The weak link in highly reliable infrastructures

The weakest point in risk and uncertainty management by critical infrastructures operating under high reliability mandates is any assumption that the infrastructures aim to ensure their users need no longer worry about risk, uncertainty and failure scenarios for the service provided.

–Why? Because the considerable strengths of control rooms are at the same time blind-spots for society’s expectations of them.

Yes, control rooms represent unique system knowledge, but that real-time knowledge cannot be conveyed or distilled for the public, let alone for experts committed to checklists and protocols.

Yes, their skills and requirements are so knowledge-intensive as to make control operators professionals in their own right, but that means they also cannot be expected to know the requirements of other control rooms with in the same breadth and depth.

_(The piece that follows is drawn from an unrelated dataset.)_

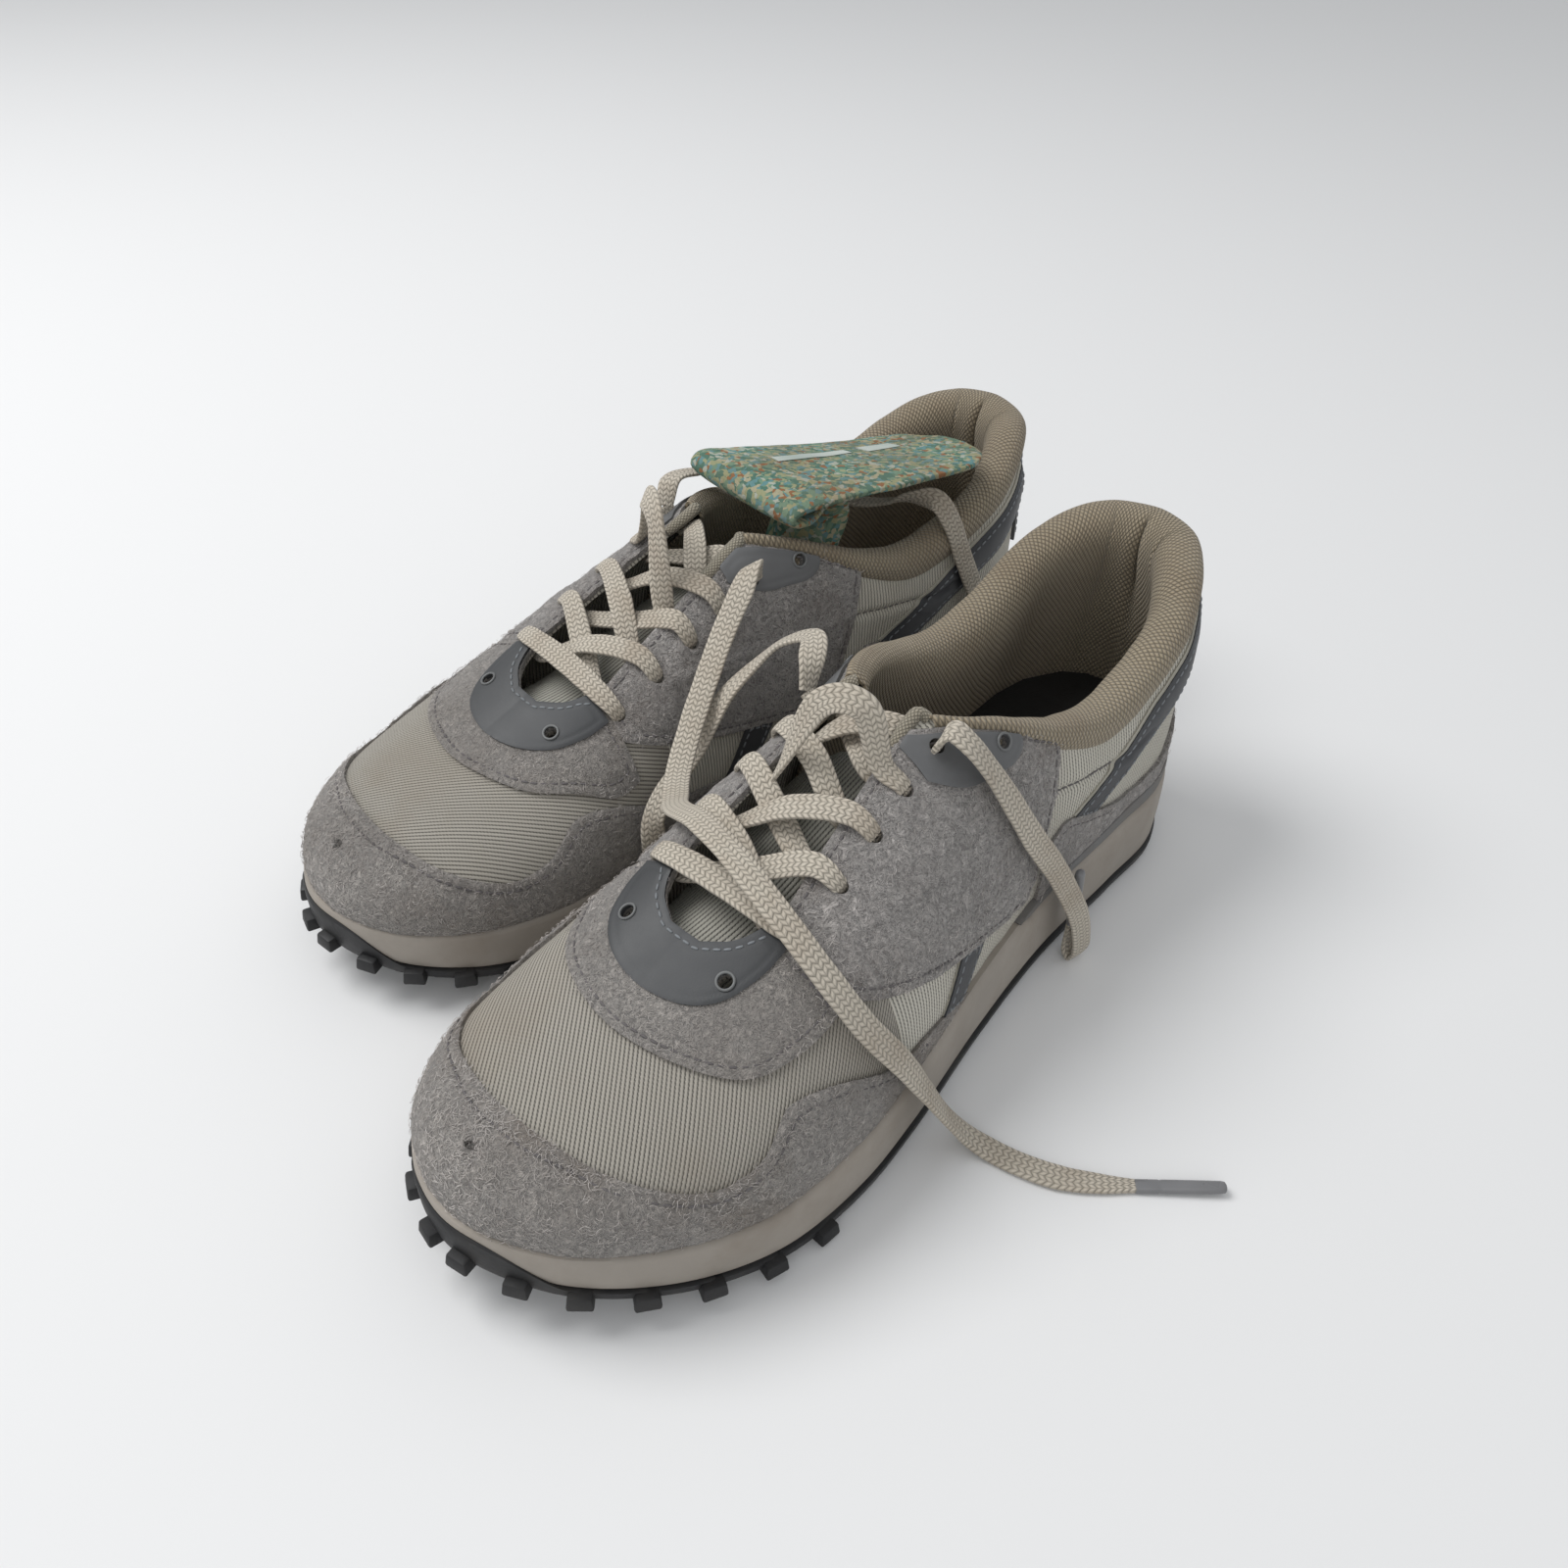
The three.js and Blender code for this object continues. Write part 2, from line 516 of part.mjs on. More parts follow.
function solePieces() {
  const outTop = GAP + OUTSOLE_THICKNESS;
  let outsole = solePrism(0.5).intersect(between(groundLine(0), groundLine(OUTSOLE_THICKNESS)));
  for (const side of [-1, 1]) {
    for (let k = 0; k < LUGS_PER_SIDE; k += 1) {
      const u = LAST_STATION - 0.22 - k * 0.55;
      const p = edgePoint(u, side, 0);
      const q = edgePoint(u, side, 1);
      const lug = new THREE.BoxGeometry(LUG_SIZE.out * 2, LUG_SIZE.along, LUG_SIZE.tall);
      lug.rotateZ(Math.atan2(p.y - q.y, p.x - q.x));
      lug.translate(p.x, p.y, groundHeight(p.y) + LUG_SIZE.tall / 2 + 0.6);
      outsole = outsole.add(toManifold(lug).subtract(between(groundLine(OUTSOLE_THICKNESS), groundLine(60))));
    }
  }
  const wedgeLine = (lift) => [
    [60, featherHeight(0) - WEDGE_THICKNESS + lift],
    [0, featherHeight(0) - WEDGE_THICKNESS + lift],
    [-WEDGE_LENGTH, featherHeight(-WEDGE_LENGTH * along) - WEDGE_THIN_END + lift],
  ];
  const wedgeZone = (lift, reach) => sidePrism([
    ...wedgeLine(lift), [-WEDGE_LENGTH - reach, wedgeLine(lift)[2][1]], [-WEDGE_LENGTH - reach, 90], [60, 90],
  ], -HALF, HALF);
  const belowFeather = between(featherLine(-60), featherLine(0));
  const wedge = solePrism(MIDSOLE_INSET + 1).intersect(belowFeather).intersect(wedgeZone(0, 0));
  const midsole = solePrism(MIDSOLE_INSET).intersect(belowFeather)
    .subtract(between(groundLine(-60), groundLine(outTop))).subtract(wedgeZone(-GAP, GAP));
  return { outsole, midsole, heel_wedge: wedge };
}

// ---------------------------------------------------------------- pull loop

const LOOP = { low: 72, high: 92, depth: 7, wall: 1.6, width: 10 };
function pullLoop() {
  const outline = (inset) => {
    const z0 = raised(0, LOOP.low) + inset;
    const z1 = raised(0, LOOP.high) - inset;
    return [[inset * 0.6, z0], [LOOP.depth - inset - 2, z0 + 1.5], [LOOP.depth - inset, (z0 + z1) / 2],
      [LOOP.depth - inset - 2, z1 - 1.5], [inset * 0.6, z1]];
  };
  const back = heelBackAt(raised(0, (LOOP.low + LOOP.high) / 2), OVERLAY[1]) + GAP * 2;
  const shape = new THREE.Shape(outline(0).map(([y, z]) => new THREE.Vector2(y, z)));
  shape.holes.push(new THREE.Path(outline(LOOP.wall).map(([y, z]) => new THREE.Vector2(y, z))));
  const geometry = new THREE.ExtrudeGeometry(shape, { depth: LOOP.width, bevelEnabled: false });
  geometry.applyMatrix4(new THREE.Matrix4().set(
    0, 0, 1, -LOOP.width / 2, 1, 0, 0, back, 0, 1, 0, 0, 0, 0, 0, 1));
  return toManifold(geometry).subtract(formSolid(OVERLAY[1] + GAP, 10));
}

// Furthest-back y of the heel seam at a height
function heelBackAt(z, lift) {
  let best = -Infinity;
  for (let t = 0; t <= 1; t += 0.01) {
    const p = offsetPoint(0, 1, t, lift);
    if (Math.abs(p.z - z) < 3) best = Math.max(best, p.y);
  }
  return best;
}

// ---------------------------------------------------------------- laces

// Round tube with a ring at each point
function tube(points, radius, sides = 8) {
  let across0 = new THREE.Vector3(0.3, 0.5, 1);
  const rings = points.map((p, i) => {
    const tangent = points[Math.min(i + 1, points.length - 1)].clone()
      .sub(points[Math.max(i - 1, 0)]).normalize();
    const right = across0.clone().cross(tangent).normalize();
    const up = tangent.clone().cross(right);
    across0 = up;
    return Array.from({ length: sides }, (_, k) => {
      const turn = (2 * Math.PI * k) / sides;
      return p.clone()
        .addScaledVector(right, radius * Math.cos(turn))
        .addScaledVector(up, radius * Math.sin(turn));
    });
  });
  return toManifold(ringSolid(rings));
}

// Points of one pass through an eyelet, from above the stay to below it, over and under its free edge
function eyeletPass(k, side) {
  const { point, normal } = eyelet(EYELET_ROWS[k], side);
  const inward = new THREE.Vector3(-side, 0, 0);
  inward.addScaledVector(normal, -inward.dot(normal)).normalize();
  const top = k === TIED_ROWS - 1 ? TOP_PATCH[1] : OVERLAY[1];
  const room = GAP + LACE_RADIUS;
  const at = (inset, height) => point.clone().addScaledVector(inward, inset).addScaledVector(normal, height);
  return [
    at(EYELET_INSET, top + room + 2), at(1.5, top + room + 1.6), at(-0.5, top / 2),
    at(1.5, -room - 2.2), at(EYELET_INSET + 1.5, -room - 2.4),
  ];
}

// Both strands run up the throat from the bar at its toe end; the last crossing of the inner strand is slack
const SLACK_RISE = 24;
function lacedPath() {
  const strand = (firstSide, cross) => {
    const points = [];
    let side = firstSide;
    for (let k = 0; k < TIED_ROWS; k += 1) {
      const pass = eyeletPass(k, side);
      const last = k === TIED_ROWS - 1;
      points.push(...(last ? [...pass.slice(2).reverse(), laceExit(side)] : pass));
      if (!last) {
        const next = eyeletPass(k + 1, -side);
        const toLast = k === TIED_ROWS - 2;
        const here = points.at(-1);
        const there = toLast ? next.at(-1) : next[0];
        const slack = k === TIED_ROWS - 3 && cross < 0;
        for (const share of slack ? [0.4, 0.6, 0.8, 1] : [0.5]) {
          const middle = here.clone().lerp(there, share);
          middle.z += slack ? SLACK_RISE * Math.sin(Math.PI * (0.1 + 0.75 * share)) : cross + 2;
          points.push(middle);
        }
      }
      side = -side;
    }
    return points;
  };
  const outer = strand(1, 2.2);
  const inner = strand(-1, -2.2);
  const bar = outer[0].clone().lerp(inner[0], 0.5);
  bar.z += 1.5;
  return [...outer.reverse(), bar, ...inner];
}

// Where a free end leaves the top tied eyelet
function laceExit(side) {
  const { point, normal } = eyelet(EYELET_ROWS[TIED_ROWS - 1], side);
  return point.clone().addScaledVector(normal, TOP_PATCH[1] + 2);
}

// Free ends, as points in the left shoe's frame, each leaving a top eyelet and ending at its aglet's mouth;
// the last entry is where the aglet's tip lies
const FREE_ENDS = {
  left_lace_end_a: { side: 1, points: [
    [20, -141.5, 101.5], [25, -140, 99], [30, -136, 91], [35, -131, 80], [39.5, -124, 66],
    [42.5, -115, 52], [44.5, -106, 37], [46, -98, 22], [46.5, -94, 10], [46, -92.5, 4.5],
    [44.2, -92, 2.2], [42.2, -92, 4], [41.7, -92.3, 9], [41.6, -93, 15],
  ], tip: [42, -96, 37] },
  left_lace_end_b: { side: -1, points: [
    [-30, -138, 97.5], [-36, -131, 99], [-46, -131, 93], [-54, -134, 83], [-59, -141, 73.5],
    [-60.2, -147, 66], [-60.4, -153, 59], [-60.3, -160, 53.5], [-60, -167, 49], [-60, -171, 43],
    [-59.5, -172, 34], [-59, -171, 24], [-57.5, -166, 12], [-56.5, -158, 4], [-56, -148, 2.1],
    [-55, -130, 2.1], [-54, -112, 2.1],
  ],
    tip: [-53, -90, 2.1] },
  right_lace_end_a: { side: -1, points: [
    [-76, -113, 98], [-73, -121, 93.5], [-70.5, -131, 85], [-66, -143, 75.5], [-61, -154, 68],
    [-54, -166, 62], [-44, -177, 64], [-34, -186, 71], [-20, -192, 79], [-4, -197, 81.5],
    [11, -201, 80], [24, -203, 75.5], [35, -202.5, 67.5], [44, -199, 56], [50.5, -191.5, 42],
    [54.5, -184, 27], [57.5, -177, 13], [61.5, -172, 4], [68, -169.5, 2.1], [77, -167.5, 2.1],
    [86, -164, 2.1], [95, -158, 2.1], [103, -151.5, 2.1],
  ],
    tip: [118, -138.5, 2.1] },
  right_lace_end_b: { side: 1, points: [
    [-127, -98, 103], [-127.5, -87, 102], [-123, -76, 100], [-118, -63, 94.5], [-113, -51, 89.5],
    [-105, -43, 86], [-94, -37, 85.5], [-84, -34, 88.5], [-75, -33, 92.5], [-67.5, -31, 93.5],
    [-62.5, -28, 86], [-59.5, -24, 74], [-57, -18, 60], [-55, -11, 46], [-53.5, -3, 32],
    [-52.5, 4, 19], [-51.5, 10, 8], [-50, 15, 2.3], [-46, 25, 2.1], [-41, 34, 2.1],
  ], tip: [-32, 54, 2.1] },
};
const vectors = (points) => points.map((p) => new THREE.Vector3(...p));

function freeEnd(name, start) {
  const { points, tip } = FREE_ENDS[name];
  const [first, ...rest] = vectors(points);
  const leave = start.clone().lerp(first, LACE_RADIUS / start.distanceTo(first));
  const end = rest.at(-1);
  const reach = new THREE.Vector3(...tip).sub(end).normalize();
  const mouth = end.clone().addScaledVector(reach, GAP);
  return {
    lace: tube([leave, first, ...rest], LACE_RADIUS),
    aglet: tube([mouth, mouth.clone().addScaledVector(reach, AGLET_LENGTH)], AGLET_RADIUS),
  };
}

// ---------------------------------------------------------------- materials

const material = (color, roughness) => new THREE.MeshStandardMaterial({ color, roughness });
const MATERIALS = {
  outsole: material(0x1b1a1c, 0.75), midsole: material(0xd9d2c4, 0.7), heel_wedge: material(0x8d8a88, 0.7),
  lasting_board: material(0xc9c2b4, 0.9), insole: material(0x24221f, 0.95), vamp: material(0xcfcac0, 0.9),
  quarter: material(0xcfcac0, 0.9), heel_counter: material(0xbab6ac, 0.6), suede: material(0x9b948f, 1),
  grey: material(0x66686b, 0.5), lining: material(0xb7aa92, 0.95), tongue: material(0xc4beb2, 0.95),
  lace: material(0xd8cfc0, 0.9), aglet: material(0x8d8c8b, 0.35), foam: material(0x6f8474, 0.95),
};
const MATERIAL_OF = [
  [/outsole/, 'outsole'], [/midsole/, 'midsole'], [/wedge/, 'heel_wedge'], [/board/, 'lasting_board'],
  [/right_insole/, 'foam'], [/insole/, 'insole'], [/vamp/, 'vamp'], [/quarter/, 'quarter'],
  [/counter/, 'heel_counter'], [/mudguard|stay|foxing/, 'suede'], [/patch|strap|tab|loop/, 'grey'],
  [/padding/, 'lining'], [/tongue/, 'tongue'], [/lace/, 'lace'], [/aglet/, 'aglet'],
];

// ---------------------------------------------------------------- assembly

function shoeSolids() {
  return {
    ...solePieces(), ...insidePieces(), ...upperPieces(),
    tongue: strip(TONGUE_PATH, () => THROAT_X, TONGUE),
    pull_loop: pullLoop(),
    lace_laced: tube(lacedPath(), LACE_RADIUS),
  };
}

function addMesh(group, name, manifold) {
  const slot = MATERIAL_OF.find(([pattern]) => pattern.test(name))[1];
  const mesh = new THREE.Mesh(toGeometry(manifold), MATERIALS[slot]);
  mesh.name = name;
  group.add(mesh);
}

const solids = shoeSolids();
const pair = new THREE.Group();

const left = new THREE.Group();
const leftSolids = { ...solids, insole: flatInsole() };
for (const [name, solid] of Object.entries(leftSolids)) addMesh(left, `left_${name}`, solid);
pair.add(left);

const right = new THREE.Group();
const mirrored = (solid) => solid.mirror([1, 0, 0]);
const BEND = 14;
const DRIFT = 0.8;
const insoleDrift = (i) => THROAT_X - Math.max(0, i - BEND) * DRIFT;
const rightSolids = { ...solids, insole: strip(PULLED_INSOLE_PATH, insoleDrift, INSOLE) };
for (const [name, solid] of Object.entries(rightSolids)) addMesh(right, `right_${name}`, mirrored(solid));
right.position.set(PAIR_NEST - BALL_WIDTH, RIGHT_SHOE.y, 0);
right.rotation.z = THREE.MathUtils.degToRad(RIGHT_SHOE.yaw);
right.updateMatrixWorld(true);
pair.add(right);

// Origin: middle of the pair's footprint without its free laces, on the ground
const centre = new THREE.Box3().setFromObject(pair, true).getCenter(new THREE.Vector3());

for (const [name, { side }] of Object.entries(FREE_ENDS)) {
  const isRight = name.startsWith('right');
  const start = laceExit(side);
  if (isRight) start.setX(-start.x).applyMatrix4(right.matrixWorld);
  const { lace, aglet } = freeEnd(name, start);
  addMesh(pair, name, lace);
  addMesh(pair, name.replace('lace_end', 'aglet'), aglet);
}
pair.position.set(-centre.x, -centre.y, 0);

export default pair;
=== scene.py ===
import math

import bpy
import bmesh
import numpy as np
from mathutils import Matrix, Vector


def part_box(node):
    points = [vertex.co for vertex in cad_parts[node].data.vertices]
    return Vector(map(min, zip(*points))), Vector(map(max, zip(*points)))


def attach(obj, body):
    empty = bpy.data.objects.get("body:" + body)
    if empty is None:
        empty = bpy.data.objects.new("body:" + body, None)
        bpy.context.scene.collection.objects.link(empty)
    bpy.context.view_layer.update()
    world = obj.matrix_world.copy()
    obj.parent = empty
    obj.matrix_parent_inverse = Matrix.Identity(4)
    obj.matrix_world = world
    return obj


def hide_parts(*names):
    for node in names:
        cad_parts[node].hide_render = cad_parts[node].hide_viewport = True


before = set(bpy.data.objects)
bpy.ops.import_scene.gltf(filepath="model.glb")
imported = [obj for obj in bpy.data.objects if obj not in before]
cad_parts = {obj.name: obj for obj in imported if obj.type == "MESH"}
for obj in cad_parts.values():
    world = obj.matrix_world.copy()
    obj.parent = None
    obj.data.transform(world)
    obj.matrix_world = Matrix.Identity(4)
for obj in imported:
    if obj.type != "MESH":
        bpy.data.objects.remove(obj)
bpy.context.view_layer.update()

# A pair of low-cut lace-up running shoes. Patterns are drawn in millimetres in the left shoe's own frame:
# heel at the origin, toe towards -Y, outer side towards +X, ground at z = 0.
MM = 0.001
tongue_low, tongue_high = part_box("left_tongue")
ORIGIN = np.array([(tongue_low.x + tongue_high.x) / 2 / MM + 4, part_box("left_midsole")[1].y / MM + 1, 0])
RIGHT_PLACE = np.array([-89, 36, 0])
RIGHT_TURN = math.radians(-6.8)

# ------------------------------------------------------------------ camera

LENS = 30.46
CAMERA_AT = np.array([164.058, -372.051, 299.918])
AZIMUTH, ELEVATION, ROLL = 0.71252, 0.68155, 0.04176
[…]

Yes, they are virtuosi in managing real time (and it is true that professionals who cannot manage the short-term should not be expected to manage for the long term), but reliability professionals are the first to recognize the need for longer term planning and analysis.

Yes, control rooms are central to intra- and interinfrastructural reliability, but some critical infrastructures under mandates for high reliability do not have control rooms.

–All this has at least one major implication:

Yes, the evolutionary advantage of control room operators is the operational redesign of inevitably defective technology and regulation so as to ensure system reliability in real time. This however does not make them experts in repurposing infrastructures when it comes to adding new services or creating new infrastructures to provide the same service.

There is tension between control operators for whom recovery means resumption of critical services to a new normal and leaders (including the regulators of record) for whom recovery occasions the major repurposing of infrastructures (with respect to new services or entirely new infrastructures for the same service).

–Equally major, the drive to repurposing can be totalizing. The prime minister of Japan during the Fukushima disaster concluded: “Experiencing the accident convinced me that the best way to make nuclear plants safe is not to rely on them, but rather to get rid of them”. And that is what Germany has done under its Energiewende, the energy transition (transformation?) from nuclear to renewable resources.

The question then is this: How to make any such transition highly reliable? If the aim is high reliability, answers must pivot around the respective real-time control room operators. No ifs, ands or buts here.